Losing one’s sense of smell, or anosmia, can be a devastating experience. It can affect not only the enjoyment of food but also our ability to detect danger and our emotional well-being. For many people, the loss of smell is permanent and can result from a variety of conditions, including brain injuries and diseases such as covid-19. Two researchers at the Virginia Commonwealth University School of Medicine are working on a bionic device that they hope will help millions of people struggling with anosmia.
Craig Jerome, a nurse practitioner in North Carolina, contracted covid two years ago and lost his sense of smell. He is one of the many people who continue to experience anosmia even after recovering from covid. Richard Costanzo and Daniel Coelho hope their neuroprosthetic, which they call a “bionic nose,” can help Jerome and others like him.
The bionic nose is a device that uses microelectronics and computer processing, including artificial intelligence, to bypass the damaged olfactory cells and stimulate the brain directly with an implanted electrode array. A small external odor sensing piece will send signals to a microprocessor chip which will generate “unique digital fingerprints for different smells.” The chip will then relay the information via special radio wave frequencies to a receiver inside the skull to stimulate specific brain areas that generate a particular smell sensation or perception.

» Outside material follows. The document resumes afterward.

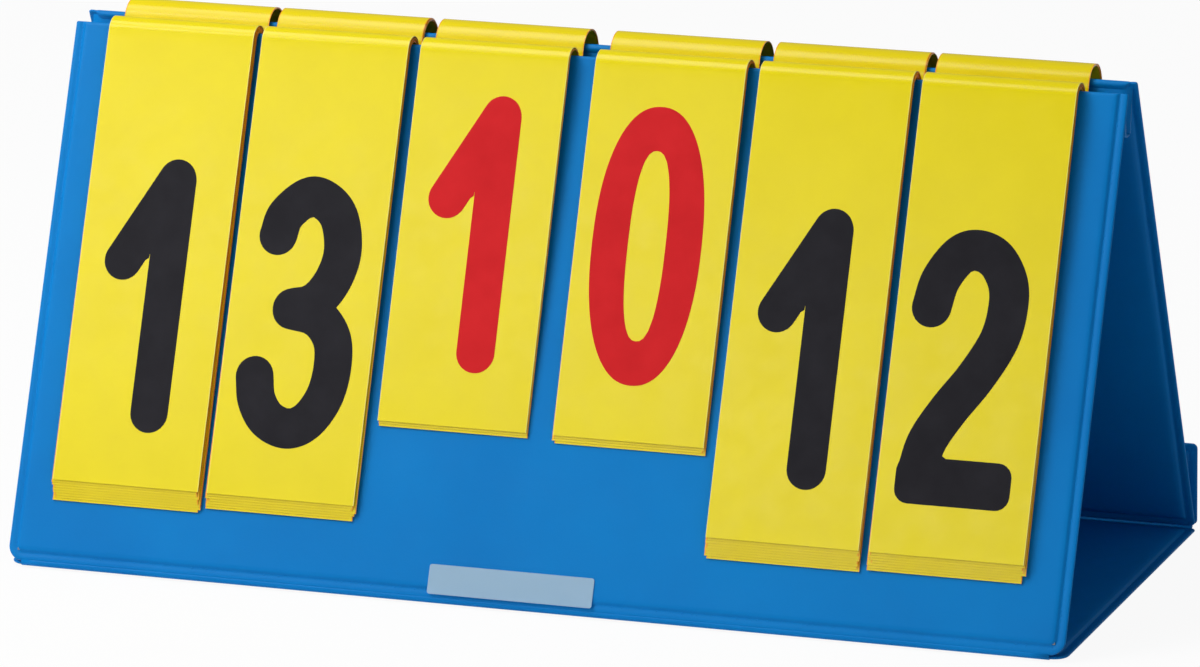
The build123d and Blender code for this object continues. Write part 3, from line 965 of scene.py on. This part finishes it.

It will take five to ten years for a fully developed prototype to be ready for implantation and testing in patients. The researchers are currently conducting human studies to map out specific regions of the brain that, if stimulated, could generate smell perceptions. They are also planning studies to build a clinical version of their prototype that is safe and effective.
Studies to understand smell perceptions
An early version of the neuroprosthetic was tested on rats. The researchers cut the olfactory nerves of the rodents and surgically placed an electrode array by the olfactory brain area. Costanzo said they were able to bypass the cut nerves and activate the olfactory brain cells.
“The rat could not tell us what they could smell, but we could record the electrical signals generated in the brain,” he said.
The researchers — collaborating with a former student of Costanzo, Mark Richardson — are now conducting human studies to map out specific regions of the brain that, if stimulated, could generate smell perceptions.
Richardson, director of functional neurosurgery at Massachusetts General Hospital, is studying epilepsy patients, who have electrodes placed in different regions of the brain to understand which areas are involved in seizures.
Those who agree to participate in the smell study are presented with different odors. Using recordings from the electrodes, the researchers are mapping brain areas associated with odor perceptions to determine the optimal sites for the olfactory electrode array.
“Figuring out how odor perception emerges from brain activity is a complex decoding problem,” Richardson said in an email, “but there may be multiple ways to re-create important aspects of smell for people with anosmia.”
The researchers also are planning studies to build a clinical version of their prototype that is safe and effective, they said.
The path to a commercial device
Across the Atlantic, the European Union is funding its own olfactory-implant project, called ROSE (Restoring Odorant detection and recognition in Smell dEficits). It launched in 2021 and involves seven institutions across Europe.
Thomas Hummel, head of the Smell & Taste Clinic at the Technical University of Dresden and a member of the consortium, says the ROSE researchers are partnering with Aryballe, a French company that makes a tiny sensor for odor analytics. The partners are currently experimenting with stimulating both the olfactory bulb and the prefrontal cortex. “All the parts that are needed for the device, they already exist,” he says. “The difficulty is to bring them together.” Hummel estimates that the consortium’s research could lead to a commercial product in 5 to 10 years. “It’s a question of effort and a question of funding,” he says.
Persaud, the e-nose expert, says the jury is out on whether a neuroprosthetic could be commercially viable. “Some people with anosmia would do anything to have that sense back to them,” he says. “It’s a question of whether there are enough of those people out there to make a market for this device,” he says, given that surgery and implants always carry some amount of risk.
The VCU researchers have already had an informal meeting with regulators from the U.S. Food and Drug Administration, and they’ve started the early steps of the process for approving an implanted medical device. But Moorehead, the investor who tends to focus on practical matters, says this dream team might not take the technology all the way to the finish line of an FDA-approved commercial system. He notes that there are plenty of existing medical-implant companies that have that expertise, such as the Australian company Cochlear, which dominates the cochlear-implant market. “If I can get [the project] to the stage where it’s attractive to one of those companies, if I can take some of the risk out of it for them, that will be my best effort,” Moorehead says.
Restoring people’s ability to smell and taste is the ultimate goal, Costanzo says. But until then, there’s something else he can give them. He often gets calls from desperate people with anosmia who have found out about his work. “They’re so appreciative that someone is working on a solution,” Costanzo says. “My goal is to provide hope for these people.”